__Goal of the exercise__
Reproduce precisely the lines of the listing below, starting with the line that contains "obj.data.transform(world)" and stopping after the line that contains "VENTS_TOP = 11.2"; include nothing else.

(Entries with model source code)
>> begin
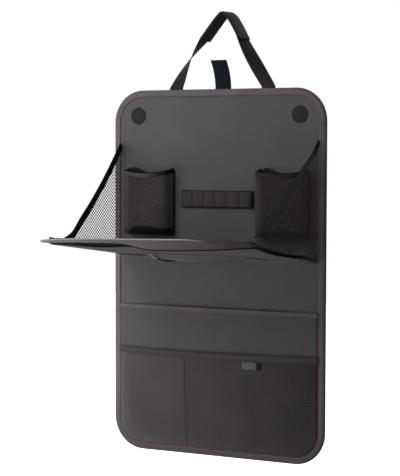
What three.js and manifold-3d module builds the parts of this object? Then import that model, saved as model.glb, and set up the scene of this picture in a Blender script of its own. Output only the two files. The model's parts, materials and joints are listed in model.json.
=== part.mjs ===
// Hanging organiser for the back of a car seat, with a tray that folds down from its middle.
// Millimetres, +Z up. X runs across the panel, and the front of the organiser faces -Y.
// The origin lies on the flat back, on the centre line, half way up the panel.

import * as THREE from 'three';
import { mergeVertices } from 'three/addons/utils/BufferGeometryUtils.js';
import Module from 'manifold-3d';

const wasm = await Module();
wasm.setup();

// Gap kept between pieces that touch in the real object
const GAP = 0.3;

// How far a cutting piece runs past the face that it cuts
const OVERSHOOT = 1;

// Points closer than this are one point
const WELD = 1e-4;

// Back panel: a stiff board between two sheets of cloth, with a bound edge
const PANEL_WIDTH = 400;
const PANEL_HEIGHT = 626;
const PANEL_CORNER = 55;
const LINING_CLOTH = 1.6;
const CORE_BOARD = 2.0;
const FRONT_CLOTH = 1.2;
const CORE_INSET = 14;
const BINDING_WIDTH = 12;
const BINDING_CLOTH = 0.8;
const PANEL_CORNER_STEPS = 5;

// Hook-and-loop dots that hold the tray shut
const DOT_RADIUS = 14.7;
const DOT_THICKNESS = 1.3;
const DOT_FROM_SIDE = 38.1;
const DOT_FROM_FRONT = 19;
const DOT_SIDES = 24;

// Hinge line and tray
const HINGE_HEIGHT = 31;
const HINGE_STANDOFF = 4.5;
const HINGE_STRIP_BELOW = 12;
const HINGE_STRIP_ABOVE = 4;
const TRAY_TILT = 7;
const TRAY_SIDE_CLEARANCE = 9.5;
const TRAY_DEPTH = 257;
const TRAY_CORNER = 22;
const TRAY_CLOTH = 1.2;
const TRAY_BOARD = 2.5;
const FLAP_WIDTH = 25;
const TRAY_BOARD_INSET = 6;
const TRAY_BOARD_CORNER = 3;
const TRAY_BINDING_WIDTH = 9;
const FLAP_PADDING = 2.2;
const FLAP_MARGIN = 5;
const FLAP_CREASE = 1;
const TRAY_CORNER_STEPS = 4;

// Slack pouch under the tray, near the hinge. Its left end is its mouth, and it narrows to the right.
const POUCH_CLOTH = 1.0;
const POUCH_LEFT = -85;
const POUCH_RIGHT = 100;
const POUCH_REACH = 92;
const POUCH_GAPE = 15;
const POUCH_TAPE_WIDTH = 5;
const POUCH_TAPE_CLOTH = 1.8;
const POUCH_COLUMNS = 8;
const POUCH_ROWS = 12;
const POUCH_ROW_CROWDING = 1.6;

// Mesh gussets that hold the tray level
const GUSSET_CLOTH = 0.8;
const GUSSET_RISE = 185.2;
const GUSSET_LIFT = 7;
const GUSSET_EDGE_WIDTH = 9;
const GUSSET_EDGE_THICKNESS = 2.2;
const GUSSET_STEPS = 16;

// Mesh pockets for bottles
const CUP_WIDTH = 86;
const CUP_DEPTH = 30;
const CUP_FLOOR = 64;
const CUP_HEIGHT = 103;
const CUP_CLOTH = 1.2;
const CUP_HEM_HEIGHT = 8;
const CUP_HEM_CLOTH = 1.8;
const CUP_LEFT_MARGIN = 79;
const CUP_RIGHT_MARGIN = 69;

// Elastic for pens
const PEN_STRIP_HEIGHT = 28;
const PEN_STRIP_FLOOR = 113;
const PEN_STRIP_LEFT = -66.7;
const PEN_LOOP_WIDTH = 21.6;
const PEN_LOOPS = 6;
const PEN_STRIP_CLOTH = 0.9;
const PEN_LOOP_BULGE = 3;
const PEN_SEAM_HALF = 1.2;
const PEN_LOOP_FULLNESS = 0.7;
const PEN_LOOP_STEPS = 6;

// Flat cloth pocket below the tray and the mesh pocket in front of it
const POCKET_CLOTH = 1.0;
const POCKET_ROOM = 6;
const MIDDLE_MOUTH = -58.5;
const MIDDLE_HEM_HEIGHT = 7;
const MIDDLE_HEM_CLOTH = 1.8;
const MESH_MOUTH = -131;
const MESH_HEM_HEIGHT = 12;
const MESH_HEM_CLOTH = 1.8;
const DIVIDER_X = -56;
const DIVIDER_WIDTH = 5;
const TAG_LEFT = 47;
const TAG_WIDTH = 34;
const TAG_HEIGHT = 13;
const TAG_CLOTH = 0.8;
const TAG_TAIL = 6.5;
const TAG_DROP = 2;

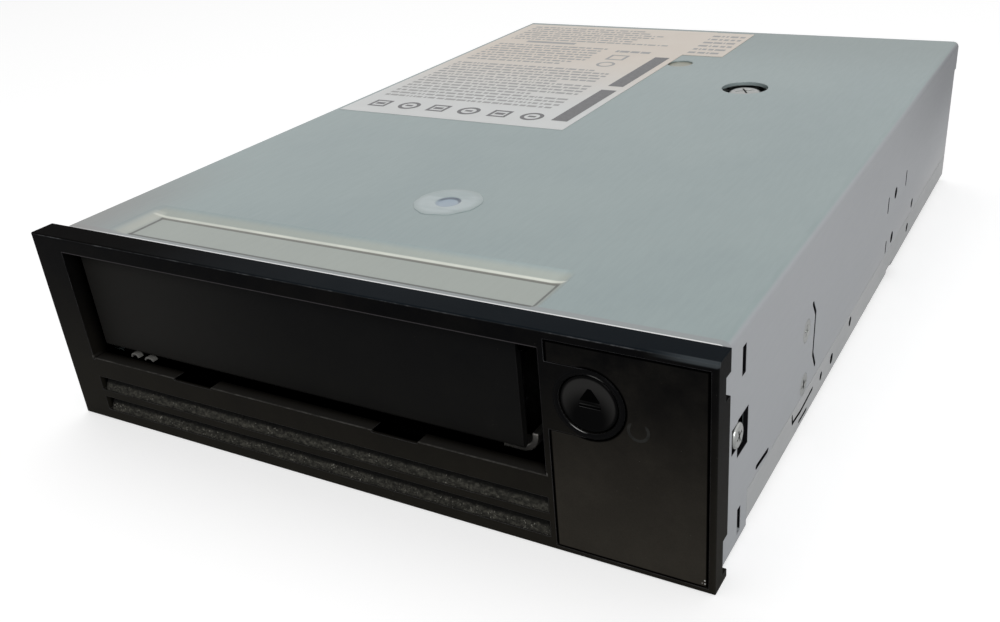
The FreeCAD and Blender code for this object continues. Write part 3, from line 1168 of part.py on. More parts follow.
# ---------------------------------------------------------------- all pieces
PIECES = {
    "chassis_base": chassis_base,
    "top_cover": top_cover,
    "deck_frame": deck_frame,
    "guide_studs": guide_studs,
    "bezel": bezel,
    "control_panel": control_panel,
    "lower_filter_foam": lambda: filter_foam(VENT_BOTTOMS[0]),
    "upper_filter_foam": lambda: filter_foam(VENT_BOTTOMS[1]),
    "cartridge_door": cartridge_door,
    "door_pins": door_pins,
    "door_spring": door_spring,
    "eject_button": eject_button,
    "button_spring": button_spring,
    "panel_board": panel_board,
    "eject_switch": eject_switch,
    "status_leds": status_leds,
    "panel_ribbon": panel_ribbon,
    "loader_carriage": carriage,
    "right_cam_plate": cam_plate,
    "left_cam_plate": left_cam_plate,
    "cartridge_tray": cartridge_tray,
    "tray_pins": tray_pins,
    "sync_shaft": sync_shaft,
    "sync_gears": sync_gears,
    "reduction_gear": reduction_gear,
    "loader_pinion": loader_pinion,
    "loader_motor": loader_motor,
    "supply_stator": lambda: motor_stator(BAY_CENTRE, SUPPLY_Y),
    "supply_rotor": lambda: motor_rotor(BAY_CENTRE, SUPPLY_Y, ROTOR_TOP + 3.5),
    "supply_clutch": supply_clutch,
    "takeup_stator": lambda: motor_stator(TAKEUP_X, TAKEUP_Y),
    "takeup_rotor": lambda: motor_rotor(TAKEUP_X, TAKEUP_Y, HUB_FLOOR - 0.2),
    "takeup_reel": takeup_reel,
    "threader_post": threader_post,
    "threader_bridge": threader_bridge,
    "threader_arm": threader_arm,
    "leader_block": leader_block,
    "threader_pinion": threader_pinion,
    "threader_motor": threader_motor,
    "roller_posts": roller_posts,
    "guide_roller_1": lambda: guide_roller(0),
    "guide_roller_2": lambda: guide_roller(1),
    "guide_roller_3": lambda: guide_roller(2),
    "guide_roller_4": lambda: guide_roller(3),
    "head_bracket": head_bracket,
    "head_guide_rods": head_guide_rods,
    "head_carriage": head_carriage,
    "head_block": head_block,
    "head_stepper": head_stepper,
    "lead_screw": lead_screw,
    "main_board": main_board,
    "board_chips": board_chips,
    "data_power_connector": lambda: connector(CONNECTOR_X, 2.0),
    "service_connector": lambda: connector(SERVICE_X, 1.2),
    "pan_head_screws": pan_head_screws,
    "flat_head_screws": flat_head_screws,
    "board_screws": board_screws,
    "spec_label": spec_label,
    "hole_seal": hole_seal,
}


def save(name, shape):
    shape = shape.copy()
    shape.translate(Vector(0, -LENGTH / 2, 0))
    shape.exportStep(os.path.join("parts", name + ".step"))
    print(name, len(shape.Solids), "solids", round(shape.Volume, 1), "mm3", "valid" if shape.isValid() else "BAD")


os.makedirs("parts", exist_ok=True)
for piece, make in PIECES.items():
    save(piece, make())
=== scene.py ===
import math
import random

import bmesh
import bpy
from mathutils import Matrix, Vector, noise


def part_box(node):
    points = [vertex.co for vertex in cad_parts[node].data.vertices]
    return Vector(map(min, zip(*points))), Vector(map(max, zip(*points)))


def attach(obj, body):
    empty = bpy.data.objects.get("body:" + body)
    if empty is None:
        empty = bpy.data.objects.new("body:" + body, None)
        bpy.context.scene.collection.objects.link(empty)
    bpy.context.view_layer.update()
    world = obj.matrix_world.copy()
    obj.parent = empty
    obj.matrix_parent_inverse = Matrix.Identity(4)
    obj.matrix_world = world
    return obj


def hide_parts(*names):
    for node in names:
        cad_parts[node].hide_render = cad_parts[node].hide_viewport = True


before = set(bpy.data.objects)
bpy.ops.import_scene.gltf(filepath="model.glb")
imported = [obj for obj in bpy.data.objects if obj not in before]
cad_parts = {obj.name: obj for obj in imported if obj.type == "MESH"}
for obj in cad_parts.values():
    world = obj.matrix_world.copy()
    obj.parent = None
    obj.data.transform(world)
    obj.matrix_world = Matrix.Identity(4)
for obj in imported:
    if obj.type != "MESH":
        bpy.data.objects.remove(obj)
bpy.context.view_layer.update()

# A half-height data tape drive. The camera looks at its front, right side and roof.
# Lengths in the helpers below are in millimetres, and MM turns them into metres.
MM = 0.001


# ---------------------------------------------------------------- places
def span(node):
    """Lowest and highest corners of a node, in metres."""
    low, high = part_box(node)
    return Vector(low), Vector(high)


def middle(node):
    low, high = span(node)
    return (low + high) / 2


BEZEL_LOW, BEZEL_HIGH = span("bezel")
BUTTON_LOW, BUTTON_HIGH = span("eject_button")
BUTTON = middle("eject_button")
PANEL_LOW, PANEL_HIGH = span("control_panel")
VENT_LOW, VENT_HIGH = span("lower_filter_foam")
LABEL_LOW, LABEL_HIGH = span("spec_label")
COVER_HIGH = span("top_cover")[1]
SEAL_TOP = span("hole_seal")[1].z
SEAL = Vector((-1.5 * MM, BEZEL_LOW.y + 45.6 * MM, SEAL_TOP))

# Edges on the bezel's front, in millimetres of the frame's x and z
OPENING_LEFT = -66.0
OPENING_RIGHT = 44.2
PAD_TOP = 15.5            # the pads on the sill
LINTEL = 40.0             # the opening's upper edge
VENTS_BOTTOM = 2.4
VENTS_TOP = 11.2

# Edges of the panel pressed into the roof: x, and y behind the bezel's front face, in millimetres
PRESS_LEFT = -57.0
PRESS_RIGHT = 37.8
PRESS_FRONT = 9.8
PRESS_REAR = 19.0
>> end
__Answer for this exercise__
    obj.data.transform(world)
    obj.matrix_world = Matrix.Identity(4)
for obj in imported:
    if obj.type != "MESH":
        bpy.data.objects.remove(obj)
bpy.context.view_layer.update()

# A half-height data tape drive. The camera looks at its front, right side and roof.
# Lengths in the helpers below are in millimetres, and MM turns them into metres.
MM = 0.001


# ---------------------------------------------------------------- places
def span(node):
    """Lowest and highest corners of a node, in metres."""
    low, high = part_box(node)
    return Vector(low), Vector(high)


def middle(node):
    low, high = span(node)
    return (low + high) / 2


BEZEL_LOW, BEZEL_HIGH = span("bezel")
BUTTON_LOW, BUTTON_HIGH = span("eject_button")
BUTTON = middle("eject_button")
PANEL_LOW, PANEL_HIGH = span("control_panel")
VENT_LOW, VENT_HIGH = span("lower_filter_foam")
LABEL_LOW, LABEL_HIGH = span("spec_label")
COVER_HIGH = span("top_cover")[1]
SEAL_TOP = span("hole_seal")[1].z
SEAL = Vector((-1.5 * MM, BEZEL_LOW.y + 45.6 * MM, SEAL_TOP))

# Edges on the bezel's front, in millimetres of the frame's x and z
OPENING_LEFT = -66.0
OPENING_RIGHT = 44.2
PAD_TOP = 15.5            # the pads on the sill
LINTEL = 40.0             # the opening's upper edge
VENTS_BOTTOM = 2.4
VENTS_TOP = 11.2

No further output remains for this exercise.